◆ MATERIAL PROVIDED:
════════════════

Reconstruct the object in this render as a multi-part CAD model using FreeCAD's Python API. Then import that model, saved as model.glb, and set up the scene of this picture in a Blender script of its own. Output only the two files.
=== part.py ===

════════════════

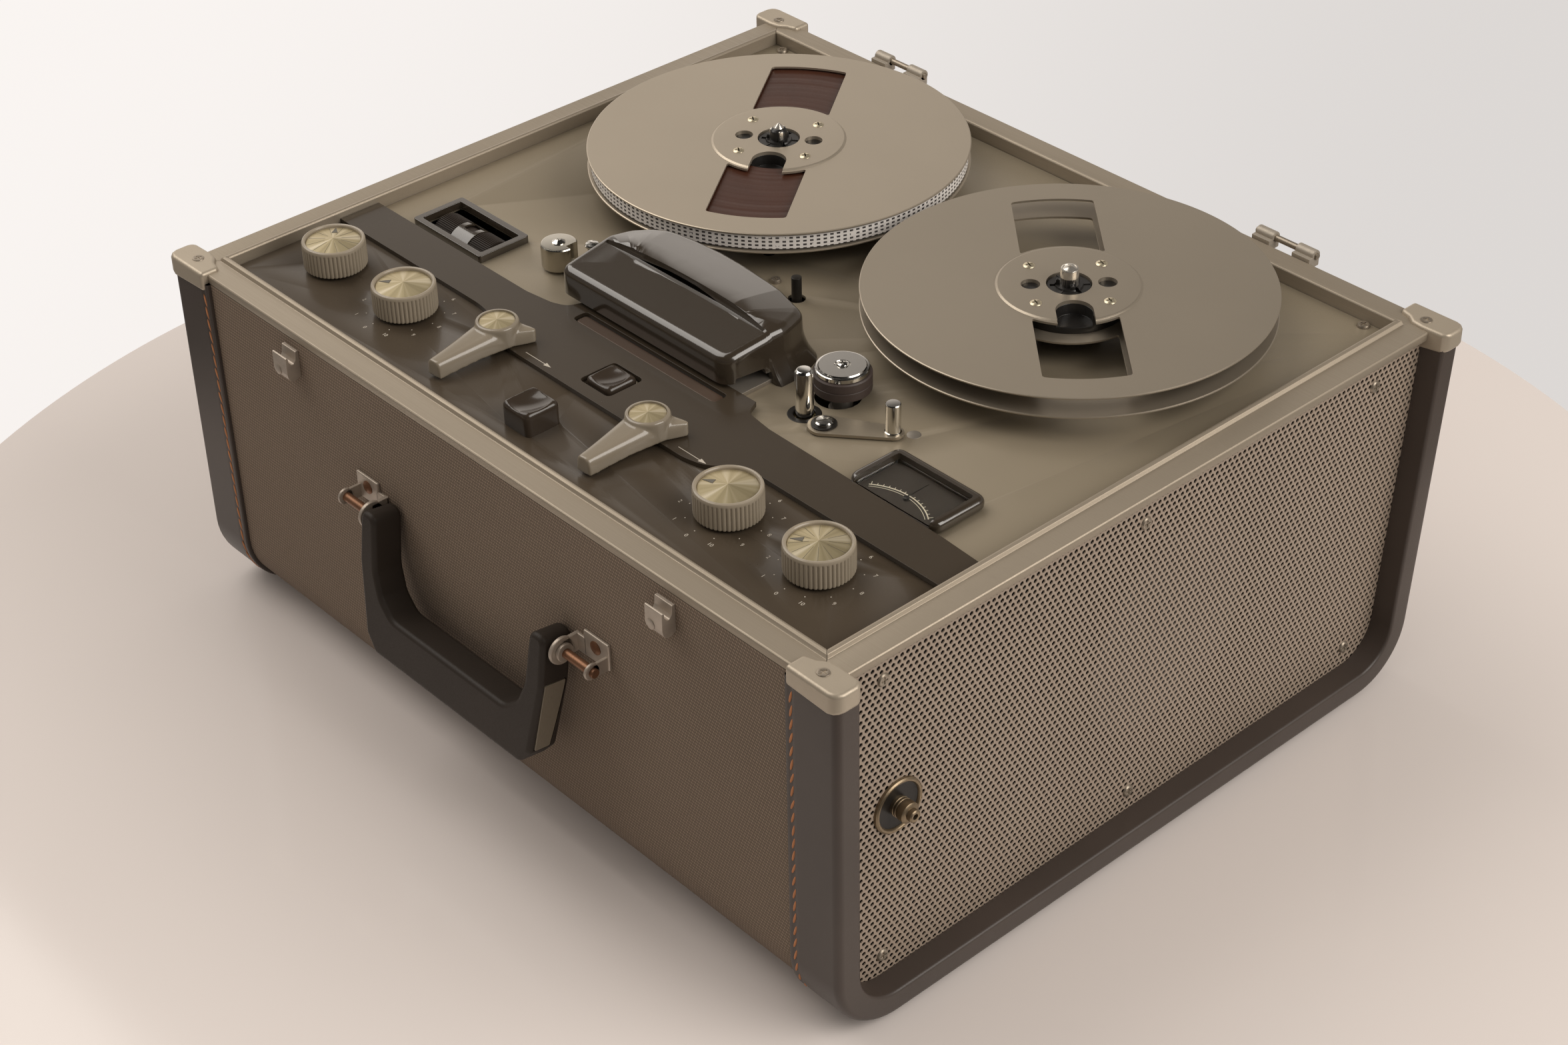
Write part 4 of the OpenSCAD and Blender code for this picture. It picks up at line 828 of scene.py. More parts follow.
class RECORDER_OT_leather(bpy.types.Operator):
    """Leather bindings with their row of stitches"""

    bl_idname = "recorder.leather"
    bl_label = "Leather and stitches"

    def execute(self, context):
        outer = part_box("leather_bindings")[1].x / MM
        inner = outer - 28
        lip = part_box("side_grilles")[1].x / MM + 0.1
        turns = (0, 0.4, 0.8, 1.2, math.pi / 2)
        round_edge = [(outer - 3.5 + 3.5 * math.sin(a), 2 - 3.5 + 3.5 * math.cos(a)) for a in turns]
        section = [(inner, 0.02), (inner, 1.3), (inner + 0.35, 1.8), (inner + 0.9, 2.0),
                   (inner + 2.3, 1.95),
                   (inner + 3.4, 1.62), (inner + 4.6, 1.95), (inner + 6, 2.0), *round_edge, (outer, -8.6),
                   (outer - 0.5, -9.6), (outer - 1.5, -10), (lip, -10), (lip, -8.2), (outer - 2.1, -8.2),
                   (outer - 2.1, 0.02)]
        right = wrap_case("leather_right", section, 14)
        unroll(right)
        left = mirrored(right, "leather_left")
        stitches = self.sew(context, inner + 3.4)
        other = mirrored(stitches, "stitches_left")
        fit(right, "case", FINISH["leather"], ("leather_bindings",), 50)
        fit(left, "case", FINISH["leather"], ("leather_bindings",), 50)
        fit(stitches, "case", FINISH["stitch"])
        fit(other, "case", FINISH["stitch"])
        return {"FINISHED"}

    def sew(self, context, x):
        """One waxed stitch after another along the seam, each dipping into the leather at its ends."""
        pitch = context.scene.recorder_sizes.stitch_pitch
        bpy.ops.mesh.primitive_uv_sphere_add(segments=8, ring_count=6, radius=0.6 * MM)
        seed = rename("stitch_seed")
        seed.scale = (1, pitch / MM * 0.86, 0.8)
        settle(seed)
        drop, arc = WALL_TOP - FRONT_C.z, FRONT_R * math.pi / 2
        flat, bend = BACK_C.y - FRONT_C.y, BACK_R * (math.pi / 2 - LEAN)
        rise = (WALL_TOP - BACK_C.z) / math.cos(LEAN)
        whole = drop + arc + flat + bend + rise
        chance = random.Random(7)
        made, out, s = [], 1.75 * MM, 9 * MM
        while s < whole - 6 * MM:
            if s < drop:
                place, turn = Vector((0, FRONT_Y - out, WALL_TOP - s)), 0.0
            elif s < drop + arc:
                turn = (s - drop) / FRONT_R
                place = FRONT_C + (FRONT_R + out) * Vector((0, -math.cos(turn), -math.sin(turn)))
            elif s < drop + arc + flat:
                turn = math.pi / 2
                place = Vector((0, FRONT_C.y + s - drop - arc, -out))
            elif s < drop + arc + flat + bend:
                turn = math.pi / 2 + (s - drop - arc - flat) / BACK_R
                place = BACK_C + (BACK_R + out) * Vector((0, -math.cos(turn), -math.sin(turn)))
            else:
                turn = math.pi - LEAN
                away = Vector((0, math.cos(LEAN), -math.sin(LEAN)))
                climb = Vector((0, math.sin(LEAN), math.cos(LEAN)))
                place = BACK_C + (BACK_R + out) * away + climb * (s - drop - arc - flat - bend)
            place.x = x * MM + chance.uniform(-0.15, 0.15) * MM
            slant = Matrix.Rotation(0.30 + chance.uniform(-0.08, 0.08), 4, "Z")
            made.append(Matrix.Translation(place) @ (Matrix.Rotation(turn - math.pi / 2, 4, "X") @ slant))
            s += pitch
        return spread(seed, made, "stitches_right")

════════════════

◆ REQUIREMENT:
Give again, word for word, the lines starting at the line that has "Write part 4" and ending at the line that has "inner = outer - 28", with both of those lines included and nothing else.

◆ REPLY:
Write part 4 of the OpenSCAD and Blender code for this picture. It picks up at line 828 of scene.py. More parts follow.
class RECORDER_OT_leather(bpy.types.Operator):
    """Leather bindings with their row of stitches"""

    bl_idname = "recorder.leather"
    bl_label = "Leather and stitches"

    def execute(self, context):
        outer = part_box("leather_bindings")[1].x / MM
        inner = outer - 28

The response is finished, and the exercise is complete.